Erlang is designed to build fault tolerant and distributed systems which can contain large number of concurrent processes. The Erlangs development environment contains the following building blocks: The Erlang runtime system; an integrated, window-based interface for program development and the application development tools.

The Erlang Runtime system is made up of the Erlang virtual machine, the kernel and the standard library.

Erlang Virtual Machine

Erlang Virtual machine runs on top of a host operating system. BEAM is the Erlangs virtual machine. It is used to execute erlang code just like JVM is used to execute Java code. Beam runs in an erlang node. The Erlang virtual machine provides following support to Erlang programs like memory allocation and real time garbage collection, location and encapsulation of run-time errors, light-weight concurrency and support for thousands of simultaneous tasks. We can say that ERTS is an implementation of a general concept of Erlang Runtime System and BEAM is an implementation of a more general Erlang Virtual Machine.

Kernel

It is the first application to be started. It provides some low-level services necessary for an Erlang system to start. It provides some services to handle errors, to participate in a distributed system and to perform IO operations.

Standard Library

Erlang’s standard library consists of a large number of re-usable software modules which help the Erlang system developers to a great extent. Many of these modules are specially adapted to program concurrent, distributed systems.

Components of ERTS

Erlang Node

When you start an Erlang application, what you really start is an Erlang node. The node is the one which runs the Erlang Runtime System and Virtual machine. The application code runs in an Erlang node and all the layers of the node will affect the performance of the application. As per the Object-Oriented terminology, one can say that Erlang node is an object of Erlang runtime system class. The execution of Erlang code is done within the node.

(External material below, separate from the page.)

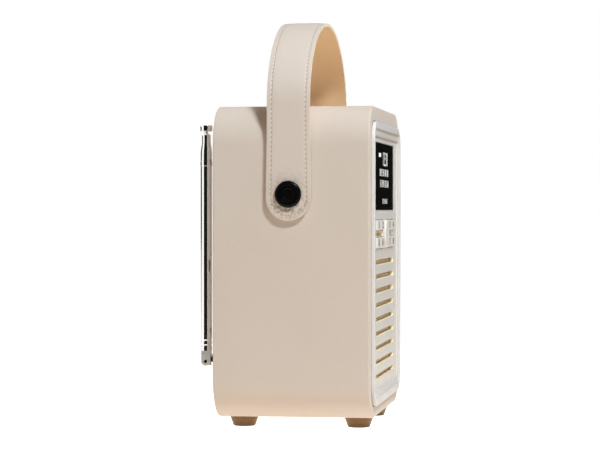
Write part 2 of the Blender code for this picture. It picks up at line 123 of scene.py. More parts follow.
def soft_lamp(name, place, size, watts, tint=(1.0, 1.0, 1.0)):
    """A square lamp that faces the middle of the radio."""
    lamp = bpy.data.lights.new(name, "AREA")
    lamp.size = size
    lamp.energy = watts
    lamp.color = tint
    obj = placed(name, lamp)
    obj.location = place
    aim = Vector((0.0, 0.0, 0.125)) - obj.location
    obj.rotation_euler = aim.to_track_quat("-Z", "Y").to_euler()


floor_bm = bmesh.new()
bmesh.ops.create_grid(floor_bm, x_segments=1, y_segments=1, size=6.0)
floor = placed("floor", mesh_of(floor_bm, "floor"))
floor_look = bpy.data.materials.new("pale floor")
floor_look.use_nodes = True
floor_tree = floor_look.node_tree
floor_shader = floor_tree.nodes["Principled BSDF"]
floor_shader.inputs["Base Color"].default_value = (0.4, 0.37, 0.33, 1.0)
floor_shader.inputs["Roughness"].default_value = 0.9
# Seen directly, the floor is lit up to white, as a studio backdrop is. What it throws
# back on to the radio is weaker and warmer, and strongest close to the radio.
floor_seen = floor_tree.nodes.new("ShaderNodeLightPath").outputs["Is Camera Ray"]
FLOOR_BOUNCE, FLOOR_WHITE = (0.66, 0.585, 0.515, 1.0), (1.0, 1.0, 1.0, 1.0)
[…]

Layers in the Execution Environment

The application or the program you run will run on one or more nodes and the performance of the program depends not only on the application code but also on the layers below your code on the ERTS stack.

ERTS stack with two Erlang Nodes

Let us now look at each layer of the stack and see how we can tune them to our application needs.

The bottom layer is the hardware on which we are running the application. The easiest way to improve the performance of the application is to run it on a better software. The next layer is the OS. Most of the developments are being made on Linux and OS X, so we can expect a better performance on these platforms. The third layer in the stack is the Erlang Runtime system ERTS and the fourth layer is Erlang Virtual Machine Beam. The fifth layer is the Open Telecom Platform which supplies the Erlang Standard Libraries. And the last layer is our application and any third-party libraries that we use. The application can use all the functionality provided by the below layers.

Erlang Compiler

Erlang Compiler compiles the Erlang source code from .erl to .beam files. BEAM is the virtual machine used to execute Erlang Code. The compiler itself is written in Erlang.

Processes

Erlang Process is similar to an OS process. Every process will have its own memory and a process control block which stores the information about the process. Each erlang node can have multiple processes and each of them communicate through messages and signals.

Scheduling

Scheduler chooses which Erlang Process to execute. Scheduler will have two queues: a ready queue which consists of the processes which are ready to run and a waiting queue which contains the processes which are waiting to receive a message. Scheduler picks a process from the top of the ready queue and hands it to BEAM for execution for one time slice. Once the time slice is used up, BEAM add the process to the end of the ready queue. If the process is blocked during the time slice, it is then added to the waiting queue.

Erlang Tag Scheme

Erlang uses a tagging scheme to provide the runtime system a way to keep track of the type of each data object. These tags are used for primitive operations, for pattern matching and even used by the garbage collector.

Memory Handling

Memory allocation and deallocation happens automatically using automatic memory management. Every process will have a heap and a stack which can grow and shrink as needed. Virtual machine uses Garbage collection to reclaim the free heap space if a process runs out of heap space.